The increase in work hours is especially striking among women. Schor estimates the average workweek for employed mothers being 67 hours per week. The average workweek for mothers of young children, mothers on professional tracks, and low income mothers holding down two jobs was even higher, ranging from 70-80 hours per week. She also reviewed other studies on time allocation including a Boston study that reported employed mothers working over 80 hours per week, and two nationwide studies reporting an average of 87 hours and a range of 76 to 89 hours, respectively. Married women have exhibited a significant increase in the average number of hours of work over the past few decades. Since 1950, when approximately one-fifth of married women were working for pay in the labor market, their participation rates have been steadily increasing, such that by 1960, this figure had increased to one-third; by 1980, this figure had increased to half, and by 1990, this figure had increased to two-thirds (Schor, 1991). With respect to civic participation, the growing decline of leisure time for women is significant, because women have traditionally served as one of the most active groups of foot soldiers in local civic life (Putnam, 2000, p. 189)

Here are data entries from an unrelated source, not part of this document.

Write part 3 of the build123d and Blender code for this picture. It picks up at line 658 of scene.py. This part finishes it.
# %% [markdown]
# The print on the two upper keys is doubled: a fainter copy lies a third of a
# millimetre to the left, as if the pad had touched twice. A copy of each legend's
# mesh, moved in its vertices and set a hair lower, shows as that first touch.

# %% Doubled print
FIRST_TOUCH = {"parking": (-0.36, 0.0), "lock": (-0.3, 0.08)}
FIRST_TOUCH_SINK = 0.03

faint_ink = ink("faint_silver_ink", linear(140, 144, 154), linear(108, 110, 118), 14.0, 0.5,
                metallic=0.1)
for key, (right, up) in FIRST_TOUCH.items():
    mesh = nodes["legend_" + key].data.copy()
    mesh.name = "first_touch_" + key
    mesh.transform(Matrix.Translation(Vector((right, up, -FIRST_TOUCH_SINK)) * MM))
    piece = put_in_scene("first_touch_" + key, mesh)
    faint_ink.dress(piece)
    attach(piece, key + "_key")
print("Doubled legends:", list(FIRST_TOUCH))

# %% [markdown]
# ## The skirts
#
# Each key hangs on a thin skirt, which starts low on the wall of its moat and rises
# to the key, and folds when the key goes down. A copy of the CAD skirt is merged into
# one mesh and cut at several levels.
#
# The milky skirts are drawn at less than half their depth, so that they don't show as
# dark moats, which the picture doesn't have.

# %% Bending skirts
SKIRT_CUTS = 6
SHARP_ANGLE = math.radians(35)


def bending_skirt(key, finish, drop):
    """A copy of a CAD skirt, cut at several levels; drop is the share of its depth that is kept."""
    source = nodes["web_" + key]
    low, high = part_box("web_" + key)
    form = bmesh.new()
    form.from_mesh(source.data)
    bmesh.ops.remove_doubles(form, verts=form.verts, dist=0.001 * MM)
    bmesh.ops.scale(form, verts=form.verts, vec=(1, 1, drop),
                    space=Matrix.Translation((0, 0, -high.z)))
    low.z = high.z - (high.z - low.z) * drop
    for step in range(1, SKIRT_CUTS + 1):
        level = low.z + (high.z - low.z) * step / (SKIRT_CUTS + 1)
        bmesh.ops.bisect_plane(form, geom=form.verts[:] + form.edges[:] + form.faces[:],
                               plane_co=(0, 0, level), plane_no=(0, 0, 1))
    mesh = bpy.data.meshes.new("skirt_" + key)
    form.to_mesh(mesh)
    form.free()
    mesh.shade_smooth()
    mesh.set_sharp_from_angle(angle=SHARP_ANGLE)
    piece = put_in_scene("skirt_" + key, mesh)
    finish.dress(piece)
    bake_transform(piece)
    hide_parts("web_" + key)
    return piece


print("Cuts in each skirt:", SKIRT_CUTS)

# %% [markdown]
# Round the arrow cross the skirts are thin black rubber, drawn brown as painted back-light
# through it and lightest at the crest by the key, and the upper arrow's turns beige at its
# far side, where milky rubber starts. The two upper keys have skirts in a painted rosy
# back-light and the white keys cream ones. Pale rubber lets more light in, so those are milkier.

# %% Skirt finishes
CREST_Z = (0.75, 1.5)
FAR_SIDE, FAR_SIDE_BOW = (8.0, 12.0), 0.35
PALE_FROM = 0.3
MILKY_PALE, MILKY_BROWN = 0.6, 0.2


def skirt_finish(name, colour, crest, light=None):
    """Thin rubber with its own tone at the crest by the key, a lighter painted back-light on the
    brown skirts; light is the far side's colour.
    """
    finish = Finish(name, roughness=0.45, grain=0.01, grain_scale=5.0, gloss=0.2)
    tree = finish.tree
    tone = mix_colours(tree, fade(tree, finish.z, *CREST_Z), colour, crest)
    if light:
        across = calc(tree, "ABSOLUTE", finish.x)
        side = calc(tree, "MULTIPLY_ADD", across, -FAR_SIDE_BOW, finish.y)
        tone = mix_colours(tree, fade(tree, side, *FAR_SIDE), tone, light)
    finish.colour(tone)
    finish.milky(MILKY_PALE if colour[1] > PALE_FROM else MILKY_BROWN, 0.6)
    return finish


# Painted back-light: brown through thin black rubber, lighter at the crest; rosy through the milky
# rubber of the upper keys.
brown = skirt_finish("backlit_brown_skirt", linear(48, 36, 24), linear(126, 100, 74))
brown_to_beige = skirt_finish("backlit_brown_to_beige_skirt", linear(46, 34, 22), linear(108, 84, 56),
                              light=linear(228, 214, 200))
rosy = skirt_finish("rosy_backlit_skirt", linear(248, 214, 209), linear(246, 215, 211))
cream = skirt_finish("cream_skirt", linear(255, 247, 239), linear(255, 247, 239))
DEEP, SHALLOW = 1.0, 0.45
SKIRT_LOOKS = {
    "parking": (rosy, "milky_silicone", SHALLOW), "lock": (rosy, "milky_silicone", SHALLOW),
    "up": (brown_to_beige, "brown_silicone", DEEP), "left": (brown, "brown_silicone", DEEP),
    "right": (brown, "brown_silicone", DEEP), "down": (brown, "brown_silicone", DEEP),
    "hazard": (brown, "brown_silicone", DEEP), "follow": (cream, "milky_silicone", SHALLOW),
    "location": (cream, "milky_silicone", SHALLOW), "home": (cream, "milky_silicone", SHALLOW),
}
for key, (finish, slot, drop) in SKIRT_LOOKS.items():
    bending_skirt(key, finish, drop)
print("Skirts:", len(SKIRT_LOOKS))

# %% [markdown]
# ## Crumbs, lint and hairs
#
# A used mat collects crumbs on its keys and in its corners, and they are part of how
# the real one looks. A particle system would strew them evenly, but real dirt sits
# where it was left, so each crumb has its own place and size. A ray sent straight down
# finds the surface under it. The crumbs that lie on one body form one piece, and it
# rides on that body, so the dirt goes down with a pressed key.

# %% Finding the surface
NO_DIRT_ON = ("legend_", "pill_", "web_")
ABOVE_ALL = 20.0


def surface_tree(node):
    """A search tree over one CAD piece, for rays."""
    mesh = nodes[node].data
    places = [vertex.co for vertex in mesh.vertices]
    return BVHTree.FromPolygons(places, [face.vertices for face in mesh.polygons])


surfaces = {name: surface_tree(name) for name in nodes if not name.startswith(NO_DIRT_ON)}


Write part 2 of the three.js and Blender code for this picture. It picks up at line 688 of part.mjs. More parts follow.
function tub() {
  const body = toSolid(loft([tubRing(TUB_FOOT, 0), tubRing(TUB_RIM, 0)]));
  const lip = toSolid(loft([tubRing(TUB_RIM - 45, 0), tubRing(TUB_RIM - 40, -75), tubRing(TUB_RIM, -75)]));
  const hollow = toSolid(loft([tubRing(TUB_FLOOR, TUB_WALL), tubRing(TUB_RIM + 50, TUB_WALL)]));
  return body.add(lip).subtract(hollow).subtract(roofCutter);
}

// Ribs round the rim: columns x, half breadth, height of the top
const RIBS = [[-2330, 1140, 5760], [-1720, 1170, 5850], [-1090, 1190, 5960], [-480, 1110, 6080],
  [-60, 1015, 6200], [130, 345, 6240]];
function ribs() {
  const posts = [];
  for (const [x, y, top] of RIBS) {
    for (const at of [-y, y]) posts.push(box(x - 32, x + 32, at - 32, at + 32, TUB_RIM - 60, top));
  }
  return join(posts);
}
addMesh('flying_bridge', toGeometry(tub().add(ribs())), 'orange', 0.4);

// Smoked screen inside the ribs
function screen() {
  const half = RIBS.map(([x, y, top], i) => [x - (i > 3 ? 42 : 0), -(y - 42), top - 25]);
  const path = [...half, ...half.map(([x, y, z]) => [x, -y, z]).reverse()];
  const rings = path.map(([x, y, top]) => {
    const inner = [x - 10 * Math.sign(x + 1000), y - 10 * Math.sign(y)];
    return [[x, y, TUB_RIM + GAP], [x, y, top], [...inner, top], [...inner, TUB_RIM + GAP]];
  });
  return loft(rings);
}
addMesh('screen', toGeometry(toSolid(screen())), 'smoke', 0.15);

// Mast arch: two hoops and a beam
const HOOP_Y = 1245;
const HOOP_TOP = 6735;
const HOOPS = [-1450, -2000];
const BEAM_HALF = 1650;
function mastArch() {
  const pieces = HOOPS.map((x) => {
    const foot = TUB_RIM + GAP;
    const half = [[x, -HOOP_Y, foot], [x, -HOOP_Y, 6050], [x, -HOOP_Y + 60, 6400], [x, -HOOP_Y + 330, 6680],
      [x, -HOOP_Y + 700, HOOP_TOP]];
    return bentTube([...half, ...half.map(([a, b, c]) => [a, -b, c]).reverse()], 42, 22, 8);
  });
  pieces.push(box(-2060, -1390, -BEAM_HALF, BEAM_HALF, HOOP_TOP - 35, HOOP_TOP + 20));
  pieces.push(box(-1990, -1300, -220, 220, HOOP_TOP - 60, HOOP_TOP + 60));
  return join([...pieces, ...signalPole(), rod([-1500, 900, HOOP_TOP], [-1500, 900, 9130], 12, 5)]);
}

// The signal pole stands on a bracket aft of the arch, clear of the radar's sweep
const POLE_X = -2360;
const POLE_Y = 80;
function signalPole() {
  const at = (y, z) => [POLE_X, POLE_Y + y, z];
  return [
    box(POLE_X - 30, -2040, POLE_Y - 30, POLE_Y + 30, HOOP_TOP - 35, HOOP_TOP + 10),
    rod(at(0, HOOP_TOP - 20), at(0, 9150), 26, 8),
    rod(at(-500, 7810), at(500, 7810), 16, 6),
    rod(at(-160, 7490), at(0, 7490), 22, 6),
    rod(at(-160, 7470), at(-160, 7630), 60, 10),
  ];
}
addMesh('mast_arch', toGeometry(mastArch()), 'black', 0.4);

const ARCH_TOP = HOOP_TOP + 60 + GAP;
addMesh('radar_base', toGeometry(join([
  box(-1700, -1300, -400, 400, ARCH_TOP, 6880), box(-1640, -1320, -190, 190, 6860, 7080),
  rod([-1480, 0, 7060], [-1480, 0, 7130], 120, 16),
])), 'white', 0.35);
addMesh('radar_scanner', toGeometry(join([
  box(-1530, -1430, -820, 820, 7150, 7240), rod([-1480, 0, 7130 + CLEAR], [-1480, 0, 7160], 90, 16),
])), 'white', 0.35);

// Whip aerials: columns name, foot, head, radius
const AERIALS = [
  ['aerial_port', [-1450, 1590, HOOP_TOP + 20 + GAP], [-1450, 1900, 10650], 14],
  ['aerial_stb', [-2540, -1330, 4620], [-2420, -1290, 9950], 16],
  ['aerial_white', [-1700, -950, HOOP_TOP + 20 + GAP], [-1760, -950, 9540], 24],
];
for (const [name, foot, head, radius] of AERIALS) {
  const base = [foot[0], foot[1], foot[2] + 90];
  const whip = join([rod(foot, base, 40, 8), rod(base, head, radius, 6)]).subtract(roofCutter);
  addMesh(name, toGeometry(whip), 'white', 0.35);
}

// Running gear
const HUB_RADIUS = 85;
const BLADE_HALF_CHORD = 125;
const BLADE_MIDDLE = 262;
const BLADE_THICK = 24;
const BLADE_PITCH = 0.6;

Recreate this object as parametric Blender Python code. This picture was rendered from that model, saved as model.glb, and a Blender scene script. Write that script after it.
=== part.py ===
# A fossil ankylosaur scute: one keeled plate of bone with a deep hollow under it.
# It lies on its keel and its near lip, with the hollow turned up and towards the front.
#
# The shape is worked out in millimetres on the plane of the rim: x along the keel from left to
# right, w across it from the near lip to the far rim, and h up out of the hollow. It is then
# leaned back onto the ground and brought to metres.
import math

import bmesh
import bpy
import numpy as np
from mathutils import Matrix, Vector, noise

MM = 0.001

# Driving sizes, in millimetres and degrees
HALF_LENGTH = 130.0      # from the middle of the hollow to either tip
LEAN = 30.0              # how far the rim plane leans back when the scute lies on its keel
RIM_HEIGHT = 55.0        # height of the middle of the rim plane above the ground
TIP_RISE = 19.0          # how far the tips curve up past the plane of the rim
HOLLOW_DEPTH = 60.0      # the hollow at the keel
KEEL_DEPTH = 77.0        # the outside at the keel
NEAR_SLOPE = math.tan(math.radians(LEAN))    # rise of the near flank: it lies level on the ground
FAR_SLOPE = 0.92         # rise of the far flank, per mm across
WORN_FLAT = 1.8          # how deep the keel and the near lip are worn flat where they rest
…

Men, too, have experienced a drastic increase in their work hours. While the average number of hours men work per week has declined over the past two decades (a decline of 79 hours over a period of two decades), this decline is accounted for primarily because of the increasing number of men who are out of work all together. Of the men who are working, they are working longer hours (Schor, 1991).
Low wage workers[5] are experiencing the time squeeze as well. Minimum wage workers cannot live on the earnings from one full-time job alone and so many of them take on second jobs, both part-time and full-time, to supplement their incomes. Schor interviewed an official of the Service Employees International Union in New England who reported that nearly one-third of their nursing home employees held two full-time jobs. The decline in full-time stable employment in the low wage labor market has also contributed to the increase in work hours among low wage workers, many of whom take on not just two, but often three and four part-time jobs, or string together a series of temporary jobs, to subsist. In fact, moonlighting is one of the main factors contributing to the drastic increase in work hours. According to Schor, in 1989, “more than seven million Americans, or slightly over 6 percent of those employed, officially [italics added] reported having two or more jobs” (Schor, 1991, p. 22). We emphasize officially because there may be reason to suspect that some workers might have been hiding the fact that they had a second job. The main reason that moonlighters reported taking on a second job was financial. Nearly half reported that they needed the second job to meet regular household expenses (Schor, 1991). For moonlighting low wage workers in particular, it is likely that the provision of a basic income guarantee would result in their cutting back on their work hours, especially if it enabled them to meet their subsistence needs. Whether increasing the leisure time available to this particular group of workers would increase their levels of civic participation remains to be seen, but at the very least, we are not the only ones to suggest that it might. In Bowling Alone, Putnam also suggests that one of the principle causes of civic disengagement among the lowest two-thirds of American wage earners has been the increasing job insecurity in the low wage labor market, the incessant economic pressures to do more work for pay, and declining real wages (Putnam, 2000), all creating a concerted incentive to work more in order to prevent destitution.